Paulina Lake Loop Trail

 Shiny obsidian rocks on the trail

Shiny obsidian rocks on the trail

We walked long distances, it seemed, in comfortable silence, each of us letting our minds wander along with our feet. Pollen was thick in the air. The lakeshore was covered with a layer of yellow and our alternating sneezes broke the otherwise peaceful solitude.

 Thick yellow pollen coated the lake's surface near the shore.

Thick yellow pollen coated the lake's surface near the shore.

We took a short detour to the lake’s edge to dip our toes in a hot spring. Logs and stones had been moved into place to allow a bit of soaking. The lake water was quite cold, but the hot springs were so hot, they were boiling. A quick dip determined they were definitely too hot for comfort and we continued on our way.

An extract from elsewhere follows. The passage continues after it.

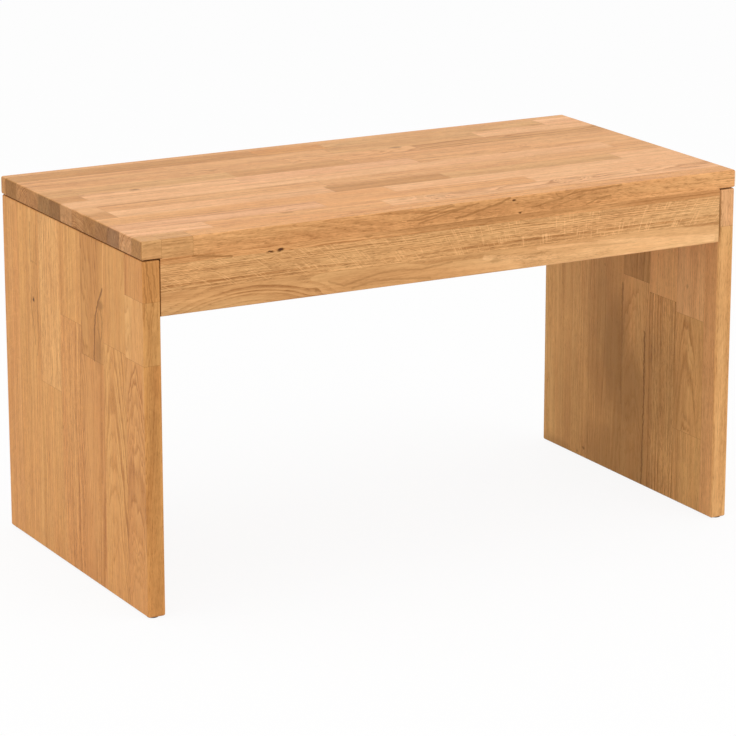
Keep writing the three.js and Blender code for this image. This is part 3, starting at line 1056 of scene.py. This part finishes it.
# The bolt lies along Z with its head's end at 0 and its point below
bolt_length = 47.5
point_radius = 0.4
point_length = 1.2
thread_root = 1.9
thread_crest = 2.5
thread_land = 0.2
thread_pitch = 1.6
thread_ridges = 6
collar_radius = 3.5
collar_bottom = -36.5
collar_top = -8.4
collar_chamfer = 0.3
neck_root = 2
neck_radius = 1.8
head_radius = 3.2
head_bottom = -4.4
head_chamfer = 0.3
head_dome = 0.5
steel_tone = linear(205, 202, 190)


def cut_from(piece, cutter):
    """Takes the cutter's shape out of a piece, and the cutter out of the scene."""
    apply_modifier(piece, "BOOLEAN", operation="DIFFERENCE", solver="EXACT", object=cutter)
    bpy.data.objects.remove(cutter)


def cut_block(piece, low, high, quarter_turns=0):
    """Takes a block between two corners, in millimetres, out of a piece."""
    cutter = block("cutter", Vector(low) * MM, Vector(high) * MM)
    edit(cutter)
    bpy.ops.mesh.select_all(action="SELECT")
    bpy.ops.transform.rotate(value=quarter_turns * math.pi / 2, orient_axis="Z", center_override=(0, 0, 0))
    bpy.ops.object.mode_set(mode="OBJECT")
    cut_from(piece, cutter)


def fitting_metal(name, tone, roughness, grain_size):
    """Bare or plated metal, a little uneven in colour and gloss, with a fine cast or plated skin."""
    metal = Finish(bpy.data.materials.new(name))
    place = metal.place_in_mm()
    skin = metal.noise(place, 1 / grain_size, 3, 0.6)
    stains = metal.noise(place, 0.25, 2)
    metal.dress({
        "Base Color": metal.scaled(tone, 0.85 + stains * 0.2 + skin * 0.1),
        "Metallic": 1,
        "Roughness": roughness + (stains - 0.5) * 0.2 + (skin - 0.5) * 0.15,
        "Normal": metal.bump(skin, skin_depth, 0.5),
    })
    return metal.holder


cam = turned("cam", cam_profile)
past_cam = 2 * cam_half
for turns in (0, 1):
    cut_block(cam, (-cross_long / 2, -cross_wide / 2, cam_face - cross_deep),
              (cross_long / 2, cross_wide / 2, past_cam), turns)
cut_from(cam, turned("claw", [(claw_radius, -past_cam), (claw_radius, claw_top),
                              (claw_radius - claw_chamfer, claw_top + claw_chamfer)]))
cut_block(cam, (-mouth_width / 2, 0, -past_cam), (mouth_width / 2, past_cam, claw_top))
pointer_end = cam_radius - pointer_from_rim
cut_block(cam, (-pointer_wide / 2, pointer_end - pointer_long, cam_face - pointer_deep),
          (pointer_wide / 2, pointer_end, past_cam))
smooth(cam)
cam.data.materials.append(fitting_metal("cast_zinc", zinc_tone, 0.42, 0.6))

thread_start = point_length - bolt_length
bolt_profile = [(point_radius, -bolt_length), (thread_root, thread_start)]
for ridge in range(thread_ridges):
    middle = thread_start + (ridge + 0.5) * thread_pitch
    bolt_profile += [(thread_crest, middle - thread_land / 2), (thread_crest, middle + thread_land / 2),
                     (thread_root, middle + thread_pitch / 2)]
bolt_profile += [
    (neck_root, collar_bottom), (collar_radius - collar_chamfer, collar_bottom),
    (collar_radius, collar_bottom + collar_chamfer), (collar_radius, collar_top - collar_chamfer),
    (collar_radius - collar_chamfer, collar_top), (neck_radius, collar_top),
    (neck_radius, head_bottom), (head_radius - head_chamfer, head_bottom),
    (head_radius, head_bottom + head_chamfer), (head_radius, -head_dome), (head_radius - head_dome, 0),
]
bolt = turned("bolt", bolt_profile)
smooth(bolt)
bolt.data.materials.append(fitting_metal("plated_steel", steel_tone, 0.3, 0.3))

# Each cam faces the middle of the bench, and its mouth opens towards its bolt
for node in sorted(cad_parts):
    low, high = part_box(node)
    middle = (low + high) / 2
    in_apron = "_apron_" in node
    to_middle = unit(Y, -math.copysign(1, middle.y)) if in_apron else unit(X, -math.copysign(1, middle.x))
    to_bolt = unit(X, math.copysign(1, middle.x)) if in_apron else unit(Z)
    if node.endswith("_cam"):
        put(cam, f"{node}_zinc", node, middle, to_bolt, to_middle)
    elif node.endswith("_bolt"):
        head_end = middle - to_bolt * (high - low)[long_axis(node)] / 2
        put(bolt, f"{node}_plated", node, head_end, to_middle, -to_bolt)
bpy.data.objects.remove(cam)
bpy.data.objects.remove(bolt)


# The glides. Moulded plastic soles of 14 mm, one near each end of the side panels, with a barbed
# shank pushed up into the wood. They keep the panels 1.5 mm off the floor.

sole_radius = 7
sole_height = 1.5
sole_edge = [(6.2, 0), (6.6, 0.1), (6.85, 0.3), (sole_radius, 0.6), (sole_radius, 1.2), (6.7, sole_height)]
dimple_radius = 1
dimple_depth = 0.3
shank_radius = 2.2
barb_radius = 2.6
barb_height = 0.4
barb_pitch = 2
barb_count = 3
first_barb = 3.4
shank_tip = (1.5, 11.5)
glide_tone = linear(74, 51, 38)

glide_profile = [(dimple_radius - dimple_depth, dimple_depth), (dimple_radius, 0), *sole_edge,
                 (barb_radius, sole_height), (shank_radius, sole_height + barb_height)]
for barb in range(barb_count):
    bottom = first_barb + barb * barb_pitch
    glide_profile += [(shank_radius, bottom), (barb_radius, bottom + barb_height)]
glide_profile += [(shank_radius, first_barb + barb_count * barb_pitch), shank_tip]

glide = turned("glide", glide_profile)
smooth(glide)
moulded = Finish(bpy.data.materials.new("moulded_brown"))
place = moulded.place_in_mm()
skin = moulded.noise(place, 2.5, 2)
scuffs = moulded.step(moulded.noise(place, 0.6, 3, 0.7), 0.55, 0.7)
moulded.dress({
    "Base Color": moulded.scaled(glide_tone, 0.9 + scuffs * 0.5),
    "Roughness": 0.5 + scuffs * 0.2 + skin * 0.1,
    "Normal": moulded.bump(skin, skin_depth, 0.5),
})
glide.data.materials.append(moulded.holder)
for node in sorted(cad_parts):
    if node.startswith("glide_"):
        low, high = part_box(node)
        sole = (low + high) / 2
        sole.z = low.z
        put(glide, f"{node}_moulded", node, sole, unit(Y), unit(Z))
bpy.data.objects.remove(glide)


# The floor, the light and the camera. A pale studio floor that turns to white for the camera and
# keeps the bench's shadow, a white surround, and three broad lamps: left, front right and above.

floor_size = 60
floor_white_share = 0.9
floor_grey = 0.9
surround_strength = 0.88
# Where each lamp stands, its width in metres and its power in watts
lamps = [((-2.4, 0.2, 1.1), 1.6, 8), ((1.2, -2.2, 1.7), 1.8, 10), ((0.2, -0.4, 2.6), 2.4, 10)]
camera_turn = -0.5031
camera_lift = 0.268
camera_distance = 4.2592
camera_target = Vector((-2.4 * MM, 0, 201.2 * MM))
camera_lens = 166.77
camera_sensor = 36


def seen_directly(finish):
    """1 for what the camera sees, straight or in a reflection, and 0 for the light that falls."""
    kinds = [finish.node("LightPath", {}, {}, kind)
             for kind in ("Is Camera Ray", "Is Glossy Ray", "Is Transmission Ray")]
    return finish.math("MINIMUM", kinds[0] + kinds[1] + kinds[2], 1)


deselect()
bpy.ops.mesh.primitive_plane_add(size=floor_size)
floor = bpy.context.object
floor.name = "floor"
pale_floor = Finish(bpy.data.materials.new("pale_floor"))
pale_floor.dress({
    "Base Color": (floor_grey, floor_grey, floor_grey, 1),
    "Roughness": 0.9,
    "Specular IOR Level": 0,
})
white = pale_floor.node("Emission", {}, {"Strength": 1})
lit = Wire(pale_floor, pale_floor.tree.nodes["Principled BSDF"].outputs[0])
shown = pale_floor.node("MixShader", {}, {0: seen_directly(pale_floor) * floor_white_share, 1: lit, 2: white})
pale_floor.plug(pale_floor.own("Material Output", "Surface"), shown)
floor.data.materials.append(pale_floor.holder)
floor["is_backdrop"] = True

for lamp_place, lamp_size, lamp_watts in lamps:
    bpy.ops.object.light_add(type="AREA", location=lamp_place)
    lamp = bpy.context.object
    lamp.data.size = lamp_size
    lamp.data.energy = lamp_watts
    lamp.rotation_mode = "QUATERNION"
    lamp.rotation_quaternion = (camera_target - Vector(lamp_place)).to_track_quat("-Z", "Y")

surround = Finish(bpy.data.worlds.new("white_surround"))
surround.plug(surround.own("Background", "Color"), (1, 1, 1, 1))
surround.plug(surround.own("Background", "Strength"),
              seen_directly(surround) * (1 - surround_strength) + surround_strength)
bpy.context.scene.world = surround.holder

back = Vector((math.sin(camera_turn) * math.cos(camera_lift), -math.cos(camera_turn) * math.cos(camera_lift),
               math.sin(camera_lift)))
bpy.ops.object.camera_add(location=camera_target + back * camera_distance)
camera = bpy.context.object
camera.rotation_mode = "QUATERNION"
camera.rotation_quaternion = (-back).to_track_quat("-Z", "Y")
camera.data.lens = camera_lens
camera.data.sensor_width = camera_sensor
camera.data.clip_end = floor_size
bpy.context.scene.camera = camera
bpy.context.scene.view_settings.view_transform = "Standard"

low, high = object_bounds()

Somewhere during our recent travels … at Lassen NP, maybe? … I acquired a walking stick which I’ve been using frequently. I named it Palo (Spanish for stick … very creative, huh?) and it’s been quite useful. David has been whittling on it in the evenings, first to make a more comfortable grip and then to make it a bit more decorative.

 Whittling away on Palo

Whittling away on Palo

We were back at camp in time for dinner and another campfire. A mallard with his grumbling mate following closely behind wandered unexpectedly into the camp. They looked around a bit, but quickly determined we did not speak duck and worse, we were having a cousin (chicken) for dinner. They departed without a single quack to explain their intrusion or their abrupt departure.

IMG_9762.JPG
IMG_9761.JPG

We sat at the campfire till it was too cold for comfort. When the sun sinks here, so does the temperature. David nursed the fire till it was nothing but glowing cinders and we were near to shivering. Time to climb into Blue and get warm.